**Stated exercise**
Copy these lines exactly and nothing else: from the line holding "whole = group(list(nodes.values())).optimalBoundingBox()" to the line holding "bpy.data.objects.remove(obj)", both lines included.

**Stored data**
....
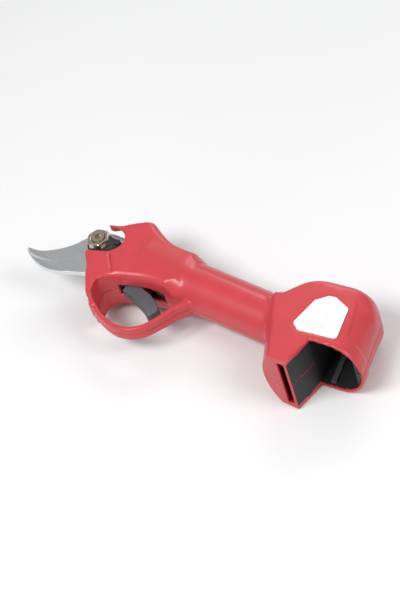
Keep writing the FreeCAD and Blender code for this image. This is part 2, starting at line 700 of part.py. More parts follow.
def hall_sensor_board():
    return box(58.0, 70.0, -12.6 + WALL, -12.6 + WALL + 1.0, -3.5, 3.5)


# ---------------------------------------------------------------- battery bay
TERMINAL_Y = BAY_TOP_Y - 9.0
TERMINAL_X = 206.0


def terminal_block():
    block = box(TERMINAL_X - 13, TERMINAL_X + 9, TERMINAL_Y, BAY_TOP_Y - 0.05, -10.0, 10.0)
    slots = [box(TERMINAL_X - 11.4, TERMINAL_X - 2.4, TERMINAL_Y - 1, BAY_TOP_Y - 1, z - 0.5, z + 0.5)
             for z in contact_rows()]
    tails = [box(TERMINAL_X - 9.0, TERMINAL_X - 4.4, TERMINAL_Y, BAY_TOP_Y + 1, z - 0.5, z + 0.5)
             for z in contact_rows()]
    return block.cut(fuse(slots + tails))


def contact_rows():
    return [-6.6, -2.2, 2.2, 6.6]


def battery_contacts():
    """Blades that enter the pack, each with a tail through the bay's ceiling."""
    contacts = []
    for z in contact_rows():
        blade = box(TERMINAL_X - 11.4, TERMINAL_X - 2.4, TERMINAL_Y - 5, BAY_TOP_Y - 1, z - 0.5, z + 0.5)
        tail_end = box(TERMINAL_X - 9.0, TERMINAL_X - 4.4, BAY_TOP_Y - 1.5, BAY_TOP_Y + WALL + 2.5,
                       z - 0.5, z + 0.5)
        contacts.append(blade.fuse(tail_end).removeSplitter())
    return group(contacts)


def contact_slots():
    """Slots in the bay's ceiling for the contact tails."""
    return [box(TERMINAL_X - 9.2, TERMINAL_X - 4.2, BAY_TOP_Y - 1, BAY_TOP_Y + WALL + 1, z - 0.7, z + 0.7)
            for z in contact_rows()]


def battery_rails():
    """Two guide rails for the pack, one on each side wall of the bay."""
    rails = []
    for side in (-1, 1):
        z = side * (TAIL_HALF - WALL - 0.8)
        rail = box(0, 3.5, -24.0, 2.0, z - 0.8, z + 0.8)
        rail.rotate(Vector(), Vector(0, 0, 1), TAIL_REAR_TILT)
        rail.translate(Vector(198.5, 14.0, 0))
        rails.append(rail)
    return group(rails)


# ---------------------------------------------------------------- power switch, label
def rocker_frame():
    x, y = ROCKER_AT
    outer = box(x - 7.5, x + 7.5, y - 5.0, y + 5.0, -TAIL_HALF, -TAIL_HALF + ROCKER_RIM_T)
    neck = box(x - 6.5, x + 6.5, y - 4.0, y + 4.0, -TAIL_HALF, -TAIL_HALF + WALL + 1.0)
    hole = box(x - 5.3, x + 5.3, y - 2.9, y + 2.9, -40, 0)
    pivot = Part.makeCylinder(TRUNNION_R + RUN_FIT, 7.0, Vector(x, y - 3.5, rocker_axis_z()),
                              Vector(0, 1, 0))
    return fuse([outer, neck]).cut(hole).cut(pivot)


def rocker_axis_z():
    return -TAIL_HALF + 2.0


def power_rocker():
    x, y = ROCKER_AT
    z = rocker_axis_z()
    cap = prism([(-4.9, -2.0), (-4.9, 0.6), (4.9, 0.6), (4.9, -2.0), (0.0, -1.2)], -2.6, 2.6)
    cap.rotate(Vector(), Vector(1, 0, 0), -90)
    cap.rotate(Vector(), Vector(0, 1, 0), ROCKER_TILT)
    cap.translate(Vector(x, y, z))
    trunnions = Part.makeCylinder(TRUNNION_R, 6.6, Vector(x, y - 3.3, z), Vector(0, 1, 0))
    return cap.fuse(trunnions).removeSplitter()


LABEL = [(182.2, -6.0), (184.0, 17.0), (190.5, 24.3), (195.5, 25.3), (208.8, 20.8), (216.6, -4.6),
         (189.0, -9.6)]
LABEL_T = 0.5
LABEL_DEPTH = 0.3


def rating_label():
    return prism(LABEL, TAIL_HALF - LABEL_DEPTH, TAIL_HALF - LABEL_DEPTH + LABEL_T)


# ---------------------------------------------------------------- housing halves
def bosses(z0, z1, radius):
    return [cyl(radius, z0, z1, x, y) for x, y in BOSSES]


def outer_side(x, y):
    """Height of the housing's side wall at a boss, measured from the mid plane."""
    if x < 40.0:
        return HEAD_HALF
    if x > HANDLE_X1 - 10.0:
        return TAIL_HALF
    return math.sqrt(max(HANDLE_R ** 2 - (y - HANDLE_Y) ** 2, 0.0))


def housing_shell():
    """Both halves as one hollow body with all of its openings."""
    shell = body(0).cut(body(WALL))
    extras = [bay_wall().common(body(0)), guard()]
    posts = fuse(bosses(-40, 40, BOSS_R)).common(body(0))
    shell = fuse([shell, posts] + extras)
    slot = prism([(33.0, -40), (33.0, -8), (58.0, -8), (70.0, -10), (70.0, -40)],
                 -TRIGGER_HALF_W - 0.5, TRIGGER_HALF_W + 0.5).common(
                     prism([(30, -24), (33, -8), (75, -8), (75, -15.5), (58, -19), (42, -25)], -20, 20))
    x, y = ROCKER_AT
    rocker_hole = box(x - 6.5, x + 6.5, y - 4.0, y + 4.0, -40, -TAIL_HALF + WALL + 1).fuse(
        box(x - 7.5, x + 7.5, y - 5.0, y + 5.0, -40, -TAIL_HALF + ROCKER_RIM_T))
    label_seat = prism(LABEL, TAIL_HALF - LABEL_DEPTH, 40)
    shell = shell.cut(fuse([pivot_window(), blade_slot(), slot, rocker_hole, label_seat]))
    shell = shell.cut(group([bay(), latch_slot()] + contact_slots()))
    return shell.cut(blade_room())


def blade_room():
    """Clearance round the root of the fixed blade."""
    face = fixed_blade_face().makeOffset2D(CLEAR)
    face.translate(Vector(0, 0, -CLEAR))
    return face.extrude(Vector(0, 0, BLADE_T + 2 * CLEAR))


def housing_half(side):
    reach = 60.0
    half_space = box(-100, 300, -100, 100, 0, reach) if side > 0 else box(-100, 300, -100, 100, -reach, 0)
    half = housing_shell().common(half_space)
    if side > 0:
        holes = [cyl(SCREW_R, -1, 9, x, y) for x, y in BOSSES]
    else:
        holes = [cyl(SCREW_R + 0.3, -60, 1, x, y) for x, y in BOSSES]
        holes += [cyl(SCREW_HEAD_R + 0.3, -60, -outer_side(x, y) + 6.0, x, y) for x, y in BOSSES]
    return half.cut(fuse(holes))


def housing_screws():
    screws = []
    for x, y in BOSSES:
        seat = -outer_side(x, y) + 6.0
        head_top = seat - 1.8
        shank = cyl(SCREW_R - 0.02, seat, 8.0, x, y)
        screw = shank.fuse(cyl(SCREW_HEAD_R, head_top, seat, x, y)).removeSplitter()
        cross = box(x - 1.4, x + 1.4, y - 0.35, y + 0.35, head_top - 1, head_top + 0.9)
        cross = cross.fuse(box(x - 0.35, x + 0.35, y - 1.4, y + 1.4, head_top - 1, head_top + 0.9))
        screws.append(screw.cut(cross))
    return group(screws)


# ---------------------------------------------------------------- all pieces
def build():
    nodes["left_housing"] = housing_half(1)
    nodes["right_housing"] = housing_half(-1)
    nodes["housing_screws"] = housing_screws()
    nodes["rating_label"] = rating_label()
    nodes["head_frame"] = head_frame()
    nodes["fixed_blade"] = fixed_blade()
    nodes["blade_screws"] = blade_screws()
    nodes["moving_blade"] = moving_blade()
    nodes["sector_gear"] = sector_gear()
    nodes["sector_rivets"] = group([cyl(RIVET_R, MOVING_Z + 0.3, MOVING_Z + BLADE_T, x, y)
                                    for x, y in RIVETS])
    bush = cyl(BOLT_R + BUSH_T + RUN_FIT, MOVING_Z, MOVING_Z + BLADE_T)
    nodes["pivot_bushing"] = bush.cut(cyl(BOLT_R + RUN_FIT, 0, 30))
    washer = cyl(FRAME_BOSS_R, FRAME_TOP, FRAME_TOP + WASHER_T)
    nodes["thrust_washer"] = washer.cut(cyl(BOLT_R + RUN_FIT, 0, 30))
    nodes["pivot_bolt"] = pivot_bolt()
    nodes["pivot_nut"] = pivot_nut()
    nodes["lock_plate"] = lock_plate()
    head_z = NUT_Z + 1.4
    lock_screw = cyl(2.3, NUT_Z, head_z, *LOCK_SCREW_AT).fuse(cyl(1.28, FIXED_Z + 0.5, NUT_Z, *LOCK_SCREW_AT))
    nodes["lock_screw"] = lock_screw.removeSplitter()
    nodes["drive_pinion"] = drive_pinion()
    nodes["output_bearing"] = output_bearing()
    nodes["planet_carrier"] = planet_carrier()
    nodes["planet_pins"] = planet_pins()
    for number, angle in enumerate(planet_seats(), 1):
        nodes[f"planet_gear_{number}"] = planet_gear(angle)
    nodes["sun_gear"] = sun_gear()
    nodes["gearbox_housing"] = gearbox_housing()
    nodes["motor_can"] = motor_can()
    nodes["motor_stator"] = motor_stator()
    nodes["motor_rotor"] = motor_rotor()
    nodes["motor_shaft"] = motor_shaft()
    nodes["motor_bearings"] = motor_bearings()
    nodes["motor_end_cap"] = motor_end_cap()
    nodes["trigger"] = trigger()
    nodes["trigger_magnet"] = trigger_magnet()
    pin_half = HEAD_HALF - WALL - 0.2
    nodes["trigger_pin"] = cyl(TRIGGER_PIN_R, -pin_half, pin_half, *TRIGGER_PIN)
    nodes["hall_sensor_board"] = hall_sensor_board()
    nodes["control_board"] = control_board()
    nodes["power_transistors"] = power_transistors()
    nodes["board_heatsink"] = board_heatsink()
    nodes["capacitors"] = capacitors()
    nodes["buzzer"] = buzzer()
    nodes["trigger_spring"] = torsion_spring()
    nodes["motor_leads"] = motor_leads()
    nodes["battery_leads"] = battery_leads()
    nodes["battery_rails"] = battery_rails()
    nodes["terminal_block"] = terminal_block()
    nodes["battery_contacts"] = battery_contacts()
    nodes["rocker_frame"] = rocker_frame()
    nodes["power_rocker"] = power_rocker()


def export():
    """Move the origin to the bottom centre of the whole tool and write every node."""
    whole = group(list(nodes.values())).optimalBoundingBox()
    shift = Vector(-(whole.XMin + whole.XMax) / 2, -(whole.YMin + whole.YMax) / 2, -whole.ZMin)
    for name, shape in nodes.items():
        moved = shape.copy()
        moved.translate(shift)
        moved.exportStep(f"parts/{name}.step")
    print("pivot axis at", round(shift.x, 4), round(shift.y, 4), "mid plane at", round(shift.z, 4))
    print("size", round(whole.XLength, 2), round(whole.YLength, 2), round(whole.ZLength, 2))


build()
export()
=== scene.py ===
import math

import bpy
import numpy as np
import openvdb
from mathutils import Matrix, Vector
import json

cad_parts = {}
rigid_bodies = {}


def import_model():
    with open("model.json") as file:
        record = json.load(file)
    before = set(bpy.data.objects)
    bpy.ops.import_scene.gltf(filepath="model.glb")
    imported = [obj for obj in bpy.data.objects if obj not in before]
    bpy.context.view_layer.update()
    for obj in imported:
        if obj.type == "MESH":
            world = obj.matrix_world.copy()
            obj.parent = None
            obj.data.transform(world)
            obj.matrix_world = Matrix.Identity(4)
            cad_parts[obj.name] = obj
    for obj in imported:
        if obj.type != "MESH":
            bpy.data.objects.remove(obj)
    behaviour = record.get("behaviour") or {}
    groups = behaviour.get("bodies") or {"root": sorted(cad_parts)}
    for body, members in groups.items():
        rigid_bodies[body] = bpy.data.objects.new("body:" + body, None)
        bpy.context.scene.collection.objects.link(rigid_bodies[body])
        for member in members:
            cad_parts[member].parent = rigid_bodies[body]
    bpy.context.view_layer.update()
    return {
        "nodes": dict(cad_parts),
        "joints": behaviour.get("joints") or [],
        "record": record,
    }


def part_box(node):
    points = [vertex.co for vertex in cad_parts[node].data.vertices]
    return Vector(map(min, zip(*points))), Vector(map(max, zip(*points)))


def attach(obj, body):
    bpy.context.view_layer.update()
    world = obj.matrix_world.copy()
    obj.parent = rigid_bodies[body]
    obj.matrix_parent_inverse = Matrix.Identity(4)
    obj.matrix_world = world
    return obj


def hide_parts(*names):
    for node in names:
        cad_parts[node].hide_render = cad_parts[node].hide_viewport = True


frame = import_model()

# The tool is drawn in millimetres about its pivot: the pivot axis is z through x = y = 0,
# -x runs to the blade tip, +x to the battery housing, +z is the nut side, and the housing
# halves part at z = 0.
MM = 0.001
PIVOT = next(joint for joint in frame["joints"] if joint["name"] == "blade_pivot")["pos_m"]
ORIGIN = Vector((PIVOT[0], PIVOT[1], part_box("left_housing")[0].z)) / MM
MERGE = 0.02        # joins faces where a surface is nearly flat
SHARP = 32.0        # edges bent by more than this stay sharp, in degrees


# ---------------------------------------------------------------- fields
def smooth_line(points, steps=6):
    """Points of a smooth open curve through the given ones."""
    p = np.array(points, float)
    ends = np.vstack([2 * p[0] - p[1], p, 2 * p[-1] - p[-2]])
    out = []
    for i in range(len(p) - 1):
        a, b, c, d = ends[i:i + 4]
        for s in range(steps):
            t = s / steps
            out.append(0.5 * (2 * b + (c - a) * t + (2 * a - 5 * b + 4 * c - d) * t ** 2
                              + (3 * b - a - 3 * c + d) * t ** 3))
    out.append(p[-1])
    return [tuple(q) for q in out]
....
**Written reply**
    whole = group(list(nodes.values())).optimalBoundingBox()
    shift = Vector(-(whole.XMin + whole.XMax) / 2, -(whole.YMin + whole.YMax) / 2, -whole.ZMin)
    for name, shape in nodes.items():
        moved = shape.copy()
        moved.translate(shift)
        moved.exportStep(f"parts/{name}.step")
    print("pivot axis at", round(shift.x, 4), round(shift.y, 4), "mid plane at", round(shift.z, 4))
    print("size", round(whole.XLength, 2), round(whole.YLength, 2), round(whole.ZLength, 2))


build()
export()
=== scene.py ===
import math

import bpy
import numpy as np
import openvdb
from mathutils import Matrix, Vector
import json

cad_parts = {}
rigid_bodies = {}


def import_model():
    with open("model.json") as file:
        record = json.load(file)
    before = set(bpy.data.objects)
    bpy.ops.import_scene.gltf(filepath="model.glb")
    imported = [obj for obj in bpy.data.objects if obj not in before]
    bpy.context.view_layer.update()
    for obj in imported:
        if obj.type == "MESH":
            world = obj.matrix_world.copy()
            obj.parent = None
            obj.data.transform(world)
            obj.matrix_world = Matrix.Identity(4)
            cad_parts[obj.name] = obj
    for obj in imported:
        if obj.type != "MESH":
            bpy.data.objects.remove(obj)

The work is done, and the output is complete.